En el mueble sólo hay dos peceras. Una es demasiado grande. La otra, más pequeña, es, más o menos lo que buscamos. María la coge con las manos.

-Cuidado con esa porque está rota. Tiene una raja en un lado.
-¿Y no tiene otra?
-No.

Es un no tranquilo, algo extraño, de los que, no cabe duda, definen no sólo un estilo de venta, sino una forma de vida, un estar en el mundo. Ortega habría escrito un buen libro sirviéndose de ese no. Es el no del que, en medio de la vía, ve acercarse el tren y no hace nada, como si la cosa no fuera con él, como si estuviera en esta dimensión de paso y su verdadero ser estuviera en otra, desconocida y muy alejada de nosotros.

Como para darme la razón, el vendedor enciende un cigarrillo y con él en la mano nos señala unas cajas que tiene en una repisa alta.

-Los chinos están sacando unas peceras más baratas pero de mala calidad. Las mías son buenas.

Y miramos las cajas que nos indica en silencio, como si fueran los retratos de sus antepasados. No sabemos si las cajas están vacías o no y no hace ninguna intención de añadir nada más. Seguimos mirando hacia arriba como el que estudia en un panel del aeropuerto las horas de despegue sin planes de coger un avión. Jamás hubiera pensado que comprar una pecera y dos peces fueran tan complicado. Tal vez deberíamos haber dicho que sí a lo de la gallina.

Me imagino a este hombre recién levantado de la siesta. Camina a nuestro lado como si él mismo fuera un cliente, atento a los peces. No se ofrece para encargarnos una pecera que no tenga una raja rota ni trata de convencernos para que compremos una más grande. Fuma y nos mira, como si fuéramos nosotros los que tuviéramos que decir la frase que acabe con todo esto.

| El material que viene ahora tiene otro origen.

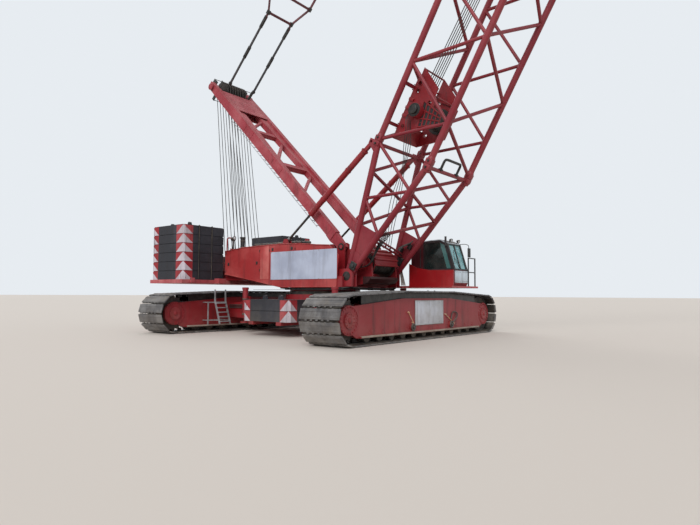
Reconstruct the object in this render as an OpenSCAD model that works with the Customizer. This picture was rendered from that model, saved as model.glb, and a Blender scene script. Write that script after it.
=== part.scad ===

-Bueno, pues muchas gracias.

Y el vendedor, con una mano en el bolsillo, agita la otra a modo de despedida y se vuelve hacia sus animales.

Una hora y media más tarde estamos en otra tienda completamente distinta. Aquí todas las estanterías están repletas, la luz es cálida, hay madres con sus hijos mirando animales, animales mirando a sus madres y a sus hijos, y podemos elegir el color del acuario de veinte litros que buscamos.

Las dos dependientas que nos atienden son jóvenes y guapas, de las que uno sería mascota sin pensárselo demasiado. Cuando les contamos lo que queremos nos detallan lo que necesitamos con cuidado, explicándonos lentamente, como si hablaran con nuestro hijos, no con nosotros, qué gotas hay que echarle al agua para tenerla lista para los peces y el cuidado que hay que tener con la comida.

Salimos de la tienda con dos bolsas llenas, sospechando que la cantidad de objetos que necesitas con un animal es inversamente proporcional a su tamaño. La palabra pecera es la suma de varias (tierra, filtro, gotas, comida, plantas o carbón) que se asocian por un efecto psicológico y sólo se muestran en la relación de la factura. En ese sentido, no es lo mismo decir paternidad que nuez. Uno abre la palabra nuez y se come lo de dentro. Si hace lo mismo con paternidad, es la palabra la que te come a ti.

Como cliente me digo que así deberían ser todas las tiendas. Como amante de los animales sospecho que acabaría siendo como el primer vendedor : al final haría lo posible por no tener que desprenderme de los animales que tengo, buscando una forma no demasiado violenta de conseguir que los posibles clientes compren los animales de otro. Cada uno resuelve como puede la lucha entre la obligación y la devoción.

Camino de casa recuerdo que en el documental de las gallinas de Chicago aparecía un local al que la gente acudía para meter los pies en unas peceras en donde unos peces se comían la piel muerta. Depende de los peces que acabemos comprando, habrá que decidir si ponemos la pecera en el cuarto de los enanos o a los pies del sofá. Tengo que encontrar un momento para planteárselo a todos.